Every line of the data that contains the string "rigid" must be copied.

Records that describe objects:
* begin *

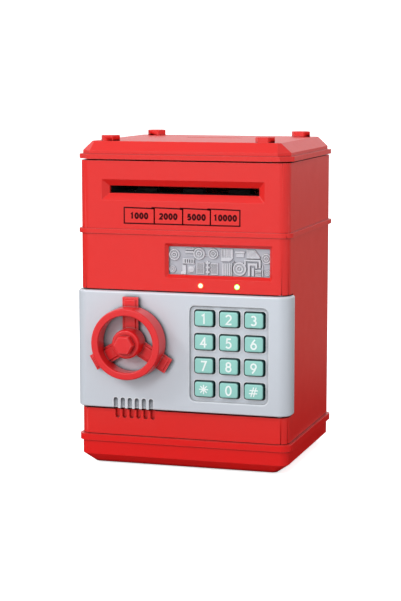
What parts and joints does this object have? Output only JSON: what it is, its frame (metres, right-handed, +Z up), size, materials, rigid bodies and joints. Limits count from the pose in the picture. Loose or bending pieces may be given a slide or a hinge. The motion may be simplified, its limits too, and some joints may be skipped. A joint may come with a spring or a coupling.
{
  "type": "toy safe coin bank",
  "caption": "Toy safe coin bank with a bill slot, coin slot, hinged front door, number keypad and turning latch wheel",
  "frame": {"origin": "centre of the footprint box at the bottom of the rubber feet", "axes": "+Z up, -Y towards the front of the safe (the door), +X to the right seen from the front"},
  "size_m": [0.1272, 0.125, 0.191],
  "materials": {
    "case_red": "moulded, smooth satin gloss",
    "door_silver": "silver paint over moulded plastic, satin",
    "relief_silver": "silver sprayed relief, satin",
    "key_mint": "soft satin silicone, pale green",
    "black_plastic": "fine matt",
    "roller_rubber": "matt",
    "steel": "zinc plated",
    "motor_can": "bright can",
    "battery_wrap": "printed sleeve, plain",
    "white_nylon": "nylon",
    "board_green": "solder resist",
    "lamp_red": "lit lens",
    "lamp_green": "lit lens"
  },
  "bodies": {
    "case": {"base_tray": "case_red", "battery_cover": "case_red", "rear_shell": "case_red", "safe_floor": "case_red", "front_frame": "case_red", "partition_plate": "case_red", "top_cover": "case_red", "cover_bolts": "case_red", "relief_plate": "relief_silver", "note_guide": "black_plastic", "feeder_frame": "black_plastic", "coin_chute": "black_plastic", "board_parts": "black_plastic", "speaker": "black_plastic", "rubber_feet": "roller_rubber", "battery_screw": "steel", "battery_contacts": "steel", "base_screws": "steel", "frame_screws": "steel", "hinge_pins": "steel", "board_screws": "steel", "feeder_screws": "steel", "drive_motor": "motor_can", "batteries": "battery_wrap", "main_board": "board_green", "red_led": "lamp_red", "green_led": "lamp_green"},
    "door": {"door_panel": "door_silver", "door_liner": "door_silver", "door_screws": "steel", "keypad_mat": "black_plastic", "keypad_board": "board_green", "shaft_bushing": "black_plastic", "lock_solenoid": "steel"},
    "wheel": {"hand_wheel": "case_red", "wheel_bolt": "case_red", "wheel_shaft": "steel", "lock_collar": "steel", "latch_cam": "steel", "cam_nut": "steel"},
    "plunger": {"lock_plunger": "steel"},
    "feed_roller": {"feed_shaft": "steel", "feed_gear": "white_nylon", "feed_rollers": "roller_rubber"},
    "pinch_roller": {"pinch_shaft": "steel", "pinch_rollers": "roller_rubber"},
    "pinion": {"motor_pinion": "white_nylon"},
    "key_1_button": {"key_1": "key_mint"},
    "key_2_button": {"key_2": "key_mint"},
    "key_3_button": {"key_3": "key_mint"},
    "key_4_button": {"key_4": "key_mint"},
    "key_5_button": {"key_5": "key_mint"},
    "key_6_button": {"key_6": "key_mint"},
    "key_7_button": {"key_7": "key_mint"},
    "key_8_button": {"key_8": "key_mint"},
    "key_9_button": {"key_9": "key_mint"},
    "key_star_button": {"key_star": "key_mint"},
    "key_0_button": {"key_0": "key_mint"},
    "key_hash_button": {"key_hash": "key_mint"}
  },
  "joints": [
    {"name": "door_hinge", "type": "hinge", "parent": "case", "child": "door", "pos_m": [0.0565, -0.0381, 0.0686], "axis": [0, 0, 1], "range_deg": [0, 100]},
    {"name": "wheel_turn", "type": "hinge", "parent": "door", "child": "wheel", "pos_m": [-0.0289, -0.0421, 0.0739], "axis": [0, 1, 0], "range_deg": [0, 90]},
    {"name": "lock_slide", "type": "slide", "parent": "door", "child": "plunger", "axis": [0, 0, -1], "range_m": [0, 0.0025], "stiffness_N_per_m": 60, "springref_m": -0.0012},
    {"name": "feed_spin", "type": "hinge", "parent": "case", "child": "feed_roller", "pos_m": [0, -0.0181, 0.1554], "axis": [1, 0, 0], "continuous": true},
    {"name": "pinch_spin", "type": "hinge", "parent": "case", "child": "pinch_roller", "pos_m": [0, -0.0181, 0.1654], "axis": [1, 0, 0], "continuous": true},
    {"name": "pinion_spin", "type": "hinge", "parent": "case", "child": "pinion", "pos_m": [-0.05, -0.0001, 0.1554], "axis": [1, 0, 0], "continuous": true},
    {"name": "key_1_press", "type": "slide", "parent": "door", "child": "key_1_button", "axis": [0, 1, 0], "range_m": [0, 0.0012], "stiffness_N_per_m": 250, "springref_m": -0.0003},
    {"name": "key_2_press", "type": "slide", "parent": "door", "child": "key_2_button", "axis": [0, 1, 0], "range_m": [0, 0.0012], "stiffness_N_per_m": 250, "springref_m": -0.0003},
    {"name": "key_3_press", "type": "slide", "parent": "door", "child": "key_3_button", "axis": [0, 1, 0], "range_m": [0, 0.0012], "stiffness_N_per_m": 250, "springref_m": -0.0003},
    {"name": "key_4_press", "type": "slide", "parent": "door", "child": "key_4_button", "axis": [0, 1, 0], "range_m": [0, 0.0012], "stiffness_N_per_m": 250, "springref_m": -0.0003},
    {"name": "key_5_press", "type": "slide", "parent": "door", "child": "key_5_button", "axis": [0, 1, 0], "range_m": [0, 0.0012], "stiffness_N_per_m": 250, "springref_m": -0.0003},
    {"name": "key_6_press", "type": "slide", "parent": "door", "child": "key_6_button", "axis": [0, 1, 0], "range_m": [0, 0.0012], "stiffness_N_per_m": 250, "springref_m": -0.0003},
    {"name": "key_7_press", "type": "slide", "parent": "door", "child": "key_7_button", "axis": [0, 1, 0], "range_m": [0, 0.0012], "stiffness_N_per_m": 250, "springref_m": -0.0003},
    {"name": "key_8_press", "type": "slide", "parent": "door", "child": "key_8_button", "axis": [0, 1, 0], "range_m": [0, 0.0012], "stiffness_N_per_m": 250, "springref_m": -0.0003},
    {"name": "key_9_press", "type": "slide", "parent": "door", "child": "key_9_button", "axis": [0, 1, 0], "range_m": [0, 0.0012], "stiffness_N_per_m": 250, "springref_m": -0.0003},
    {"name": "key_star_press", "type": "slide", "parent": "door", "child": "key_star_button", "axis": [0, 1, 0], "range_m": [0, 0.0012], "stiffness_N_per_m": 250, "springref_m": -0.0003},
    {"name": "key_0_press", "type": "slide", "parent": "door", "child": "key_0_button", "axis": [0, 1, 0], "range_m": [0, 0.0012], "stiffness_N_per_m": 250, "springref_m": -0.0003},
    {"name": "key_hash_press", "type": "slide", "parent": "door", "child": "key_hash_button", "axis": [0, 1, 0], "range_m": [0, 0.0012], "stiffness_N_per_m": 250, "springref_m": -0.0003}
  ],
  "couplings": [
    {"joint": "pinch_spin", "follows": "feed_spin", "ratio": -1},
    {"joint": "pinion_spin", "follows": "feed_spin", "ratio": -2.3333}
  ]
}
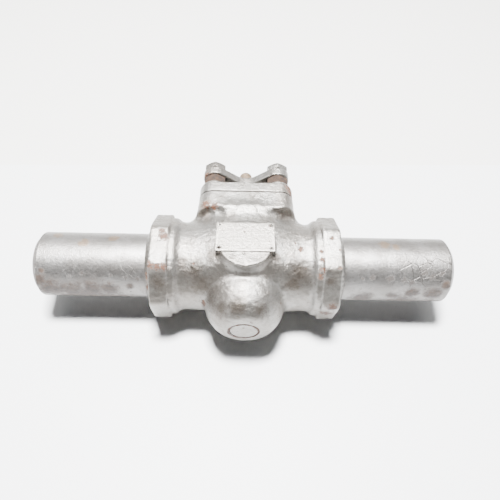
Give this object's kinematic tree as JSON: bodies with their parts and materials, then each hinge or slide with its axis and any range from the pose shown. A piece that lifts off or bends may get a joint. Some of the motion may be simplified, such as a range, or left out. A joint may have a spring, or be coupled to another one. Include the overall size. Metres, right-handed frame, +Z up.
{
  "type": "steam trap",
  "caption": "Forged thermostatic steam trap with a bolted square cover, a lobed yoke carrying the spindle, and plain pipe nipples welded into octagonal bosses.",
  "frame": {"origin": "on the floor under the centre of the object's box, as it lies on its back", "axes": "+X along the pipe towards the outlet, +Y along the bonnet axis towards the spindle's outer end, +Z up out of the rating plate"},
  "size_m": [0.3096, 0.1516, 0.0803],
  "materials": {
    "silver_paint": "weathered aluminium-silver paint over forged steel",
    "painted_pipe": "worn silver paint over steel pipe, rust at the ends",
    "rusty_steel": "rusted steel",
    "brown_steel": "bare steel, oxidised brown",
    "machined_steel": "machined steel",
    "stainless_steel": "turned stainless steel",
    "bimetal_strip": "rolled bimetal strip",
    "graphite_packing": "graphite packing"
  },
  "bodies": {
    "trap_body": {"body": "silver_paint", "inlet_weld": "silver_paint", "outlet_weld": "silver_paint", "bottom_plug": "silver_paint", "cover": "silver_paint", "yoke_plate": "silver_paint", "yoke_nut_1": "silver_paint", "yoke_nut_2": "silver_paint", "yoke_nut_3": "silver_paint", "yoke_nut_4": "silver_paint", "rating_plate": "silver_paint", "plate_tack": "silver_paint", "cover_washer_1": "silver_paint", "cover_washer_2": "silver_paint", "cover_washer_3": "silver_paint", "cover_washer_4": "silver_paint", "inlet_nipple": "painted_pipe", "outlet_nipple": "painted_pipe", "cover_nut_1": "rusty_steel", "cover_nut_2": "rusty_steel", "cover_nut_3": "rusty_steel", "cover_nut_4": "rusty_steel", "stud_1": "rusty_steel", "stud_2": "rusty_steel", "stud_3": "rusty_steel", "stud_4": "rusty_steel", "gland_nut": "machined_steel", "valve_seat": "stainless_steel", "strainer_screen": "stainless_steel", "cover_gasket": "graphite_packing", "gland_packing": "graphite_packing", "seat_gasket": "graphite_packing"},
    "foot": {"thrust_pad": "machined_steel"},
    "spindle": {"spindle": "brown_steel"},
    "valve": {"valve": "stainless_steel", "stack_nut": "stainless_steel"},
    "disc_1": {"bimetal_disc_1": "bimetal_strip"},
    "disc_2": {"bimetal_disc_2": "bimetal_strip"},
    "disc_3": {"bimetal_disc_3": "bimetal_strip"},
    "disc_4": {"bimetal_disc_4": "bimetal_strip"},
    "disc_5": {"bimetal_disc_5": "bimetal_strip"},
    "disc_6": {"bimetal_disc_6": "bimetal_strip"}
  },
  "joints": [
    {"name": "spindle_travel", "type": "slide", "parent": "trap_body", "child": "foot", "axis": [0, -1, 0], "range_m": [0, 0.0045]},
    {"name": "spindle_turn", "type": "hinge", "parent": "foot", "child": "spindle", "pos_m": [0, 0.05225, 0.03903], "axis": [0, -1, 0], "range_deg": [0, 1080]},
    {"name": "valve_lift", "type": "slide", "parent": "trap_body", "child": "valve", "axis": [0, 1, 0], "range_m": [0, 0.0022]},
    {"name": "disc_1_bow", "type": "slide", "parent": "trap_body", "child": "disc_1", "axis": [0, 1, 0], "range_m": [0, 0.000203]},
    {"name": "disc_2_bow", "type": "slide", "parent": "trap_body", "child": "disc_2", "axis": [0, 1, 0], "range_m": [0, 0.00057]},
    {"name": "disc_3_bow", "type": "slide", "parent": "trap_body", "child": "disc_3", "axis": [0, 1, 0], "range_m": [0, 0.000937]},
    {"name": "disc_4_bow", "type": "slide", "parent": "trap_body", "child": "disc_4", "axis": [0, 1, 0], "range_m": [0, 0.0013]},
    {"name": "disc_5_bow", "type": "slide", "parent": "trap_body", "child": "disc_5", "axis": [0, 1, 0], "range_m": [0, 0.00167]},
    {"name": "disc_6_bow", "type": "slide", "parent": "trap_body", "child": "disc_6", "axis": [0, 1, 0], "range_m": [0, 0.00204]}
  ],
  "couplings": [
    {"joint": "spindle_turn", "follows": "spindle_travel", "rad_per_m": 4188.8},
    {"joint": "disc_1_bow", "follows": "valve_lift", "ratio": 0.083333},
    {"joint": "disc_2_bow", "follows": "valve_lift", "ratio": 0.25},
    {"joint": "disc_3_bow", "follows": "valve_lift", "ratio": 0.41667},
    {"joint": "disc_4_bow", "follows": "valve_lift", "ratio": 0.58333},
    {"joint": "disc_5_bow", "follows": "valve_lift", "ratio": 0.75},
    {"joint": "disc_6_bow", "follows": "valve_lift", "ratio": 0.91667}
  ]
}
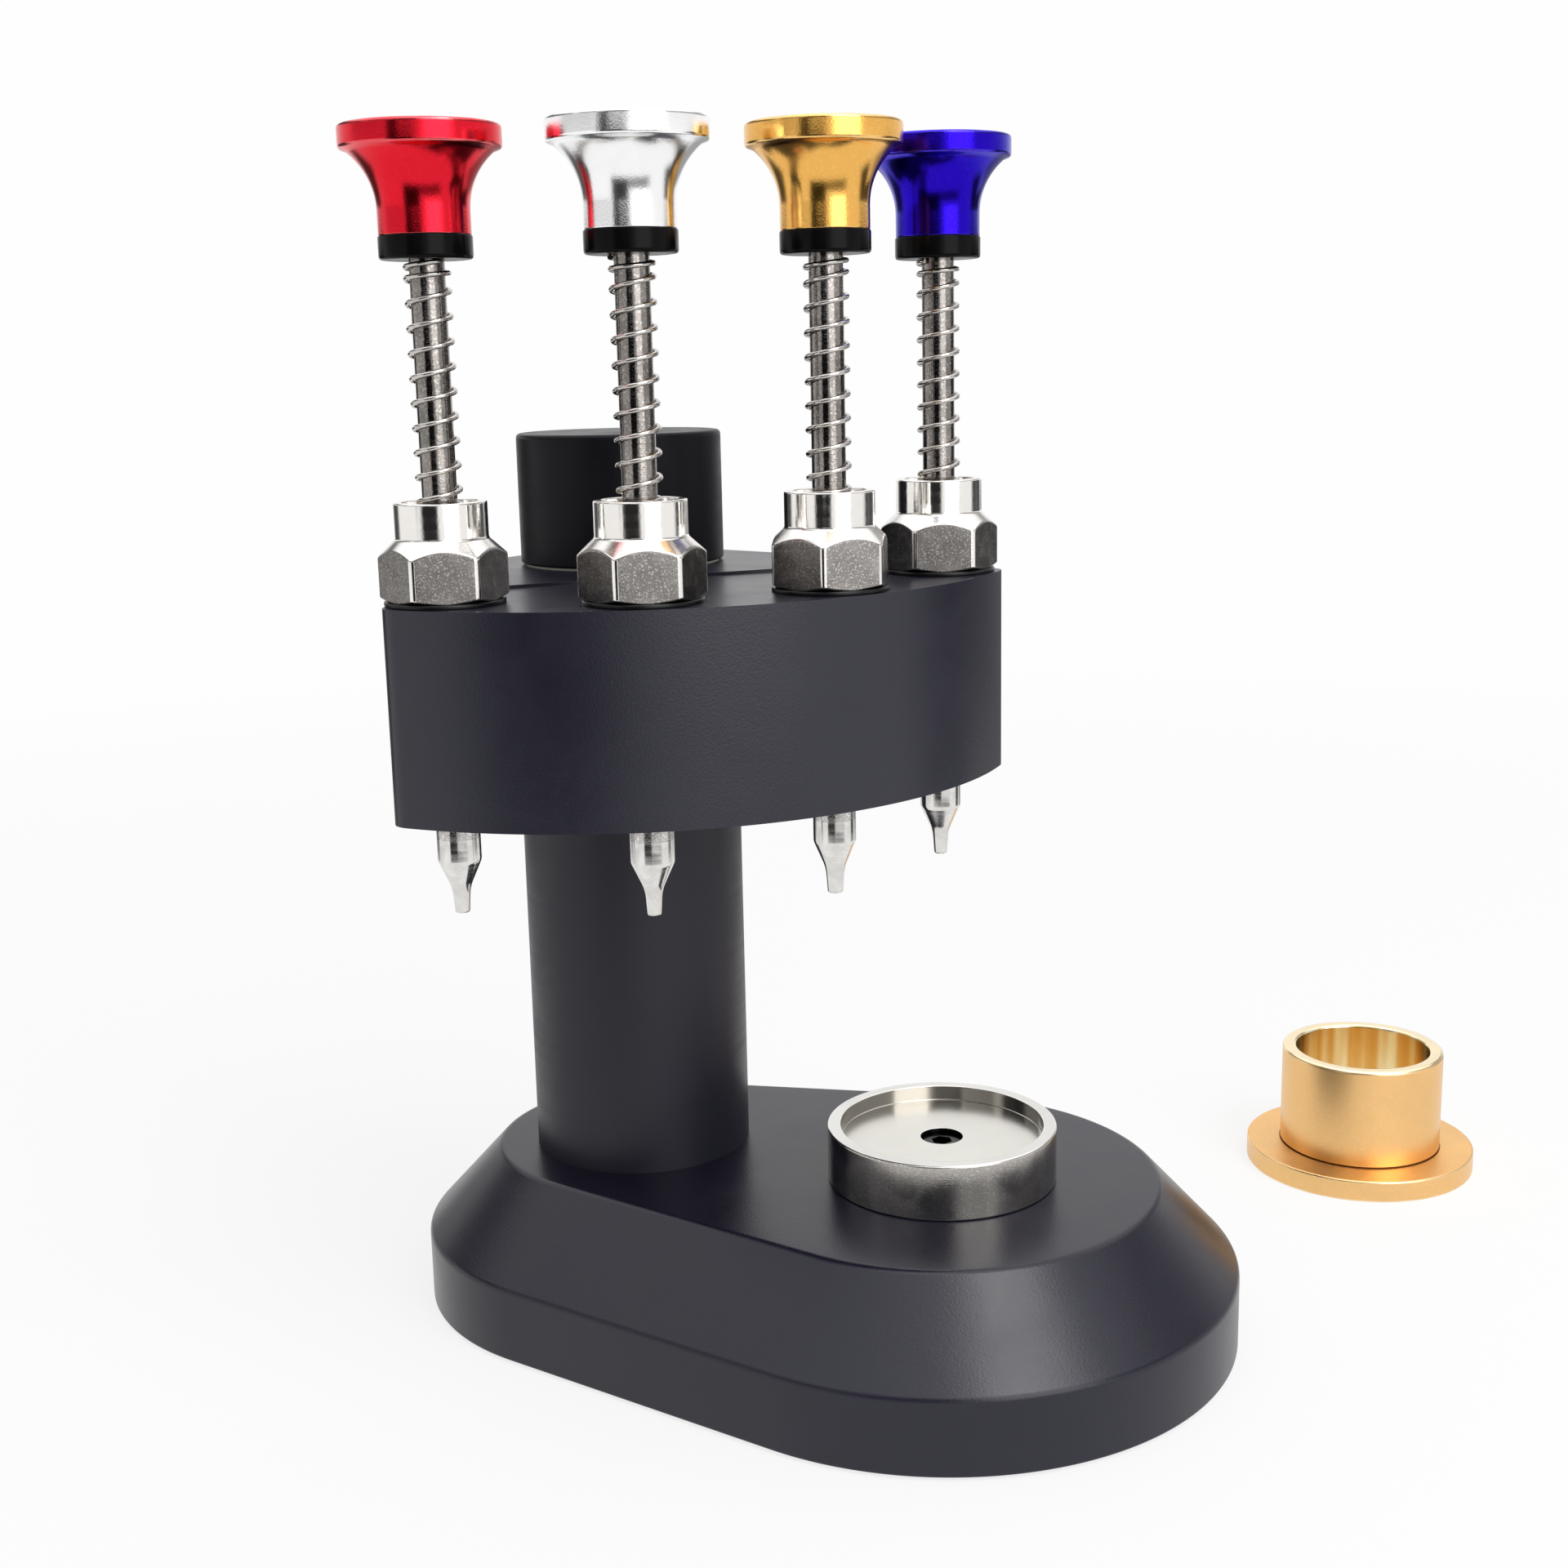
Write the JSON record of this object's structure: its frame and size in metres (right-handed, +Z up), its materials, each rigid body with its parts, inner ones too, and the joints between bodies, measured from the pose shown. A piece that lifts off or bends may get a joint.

* end *

• _Full output_
What parts and joints does this object have? Output only JSON: what it is, its frame (metres, right-handed, +Z up), size, materials, rigid bodies and joints. Limits count from the pose in the picture. Loose or bending pieces may be given a slide or a hinge. The motion may be simplified, its limits too, and some joints may be skipped. A joint may come with a spring or a coupling.
Write the JSON record of this object's structure: its frame and size in metres (right-handed, +Z up), its materials, each rigid body with its parts, inner ones too, and the joints between bodies, measured from the pose shown. A piece that lifts off or bends may get a joint.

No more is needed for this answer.